[Exercise data]
══════════

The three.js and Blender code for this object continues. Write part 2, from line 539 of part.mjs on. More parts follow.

══════════

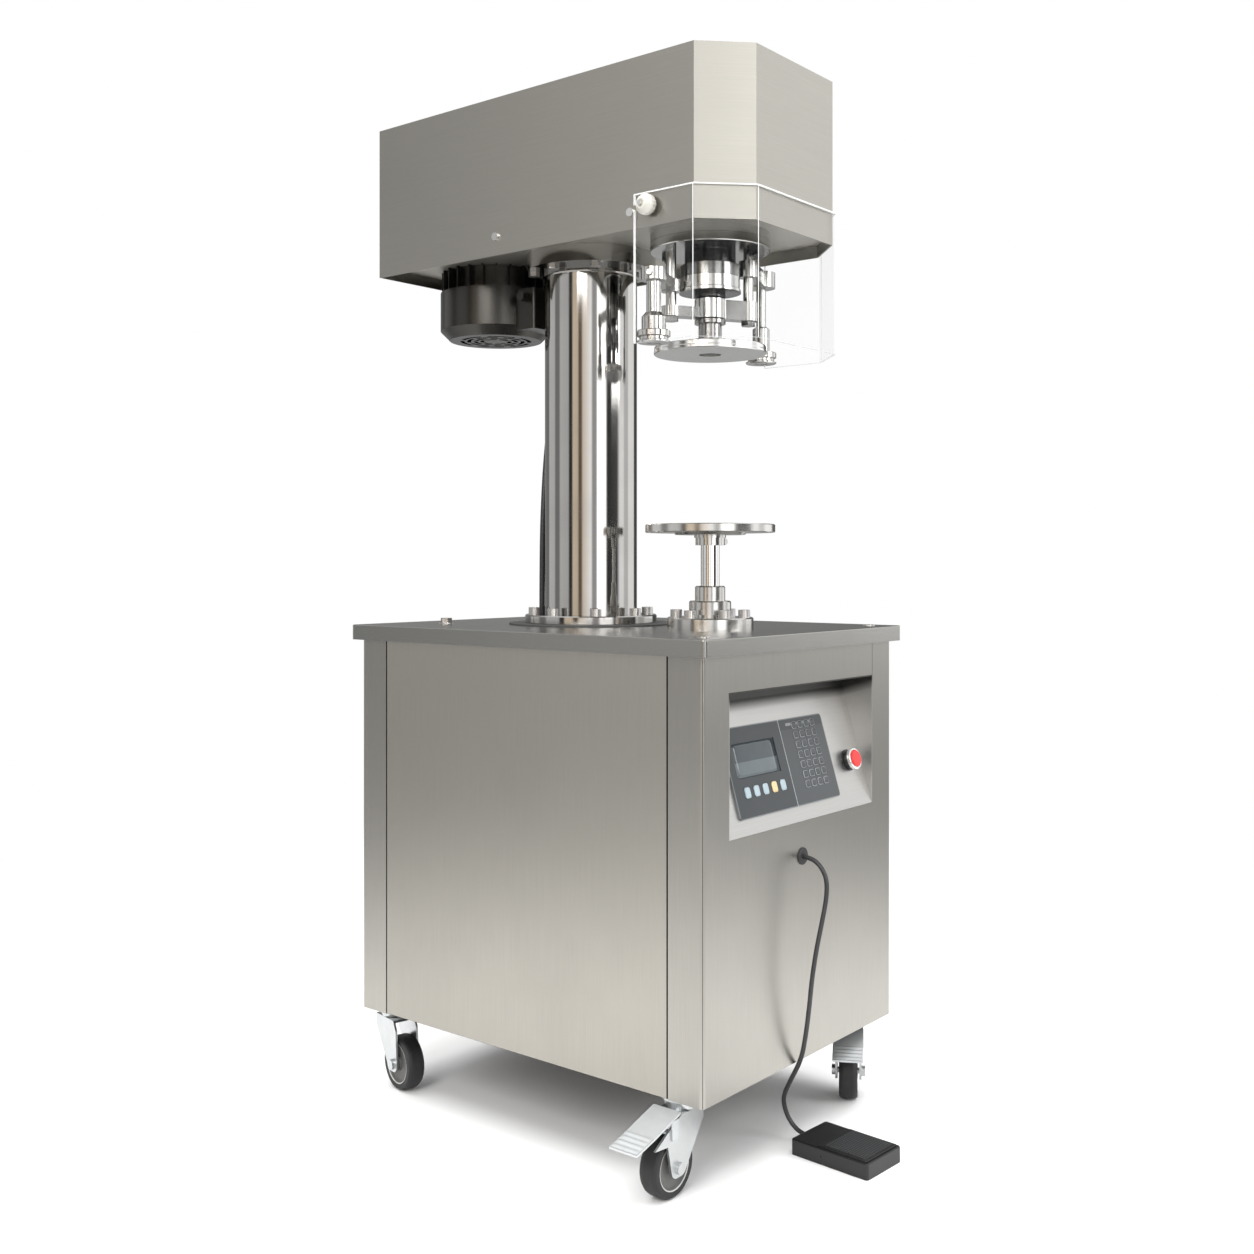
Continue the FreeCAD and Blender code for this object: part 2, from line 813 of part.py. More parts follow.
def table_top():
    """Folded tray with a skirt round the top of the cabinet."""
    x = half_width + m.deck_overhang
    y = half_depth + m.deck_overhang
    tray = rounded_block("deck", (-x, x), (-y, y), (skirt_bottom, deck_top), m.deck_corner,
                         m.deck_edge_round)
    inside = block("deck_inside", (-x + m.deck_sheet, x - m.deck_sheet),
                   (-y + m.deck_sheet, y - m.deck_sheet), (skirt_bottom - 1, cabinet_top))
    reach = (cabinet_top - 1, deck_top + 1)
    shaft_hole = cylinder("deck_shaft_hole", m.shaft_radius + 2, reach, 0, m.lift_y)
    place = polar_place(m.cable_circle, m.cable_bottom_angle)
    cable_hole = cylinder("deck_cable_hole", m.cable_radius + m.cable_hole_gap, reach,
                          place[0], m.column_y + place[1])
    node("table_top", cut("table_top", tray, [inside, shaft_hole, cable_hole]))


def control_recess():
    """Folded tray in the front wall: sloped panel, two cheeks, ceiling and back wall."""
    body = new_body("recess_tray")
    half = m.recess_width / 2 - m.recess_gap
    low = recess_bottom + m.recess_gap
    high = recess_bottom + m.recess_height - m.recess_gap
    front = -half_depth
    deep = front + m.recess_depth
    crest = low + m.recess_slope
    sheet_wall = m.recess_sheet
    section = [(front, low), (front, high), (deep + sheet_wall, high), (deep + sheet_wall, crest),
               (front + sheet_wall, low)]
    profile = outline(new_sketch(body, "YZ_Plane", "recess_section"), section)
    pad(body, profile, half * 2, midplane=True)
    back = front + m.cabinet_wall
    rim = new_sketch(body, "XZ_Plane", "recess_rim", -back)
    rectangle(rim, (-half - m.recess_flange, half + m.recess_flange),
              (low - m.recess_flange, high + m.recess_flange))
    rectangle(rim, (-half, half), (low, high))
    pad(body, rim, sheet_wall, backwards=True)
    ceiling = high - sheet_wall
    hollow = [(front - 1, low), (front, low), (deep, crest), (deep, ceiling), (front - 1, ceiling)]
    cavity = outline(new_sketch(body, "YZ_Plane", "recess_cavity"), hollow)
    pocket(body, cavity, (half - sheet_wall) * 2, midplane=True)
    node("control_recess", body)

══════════

[Task description]
Starting at the line that contains "Continue the FreeCAD" and ending at the line that contains "[inside, shaft_hole, cable_hole]))", repeat each line exactly, both ends included, and nothing else.

[Worked answer]
Continue the FreeCAD and Blender code for this object: part 2, from line 813 of part.py. More parts follow.
def table_top():
    """Folded tray with a skirt round the top of the cabinet."""
    x = half_width + m.deck_overhang
    y = half_depth + m.deck_overhang
    tray = rounded_block("deck", (-x, x), (-y, y), (skirt_bottom, deck_top), m.deck_corner,
                         m.deck_edge_round)
    inside = block("deck_inside", (-x + m.deck_sheet, x - m.deck_sheet),
                   (-y + m.deck_sheet, y - m.deck_sheet), (skirt_bottom - 1, cabinet_top))
    reach = (cabinet_top - 1, deck_top + 1)
    shaft_hole = cylinder("deck_shaft_hole", m.shaft_radius + 2, reach, 0, m.lift_y)
    place = polar_place(m.cable_circle, m.cable_bottom_angle)
    cable_hole = cylinder("deck_cable_hole", m.cable_radius + m.cable_hole_gap, reach,
                          place[0], m.column_y + place[1])
    node("table_top", cut("table_top", tray, [inside, shaft_hole, cable_hole]))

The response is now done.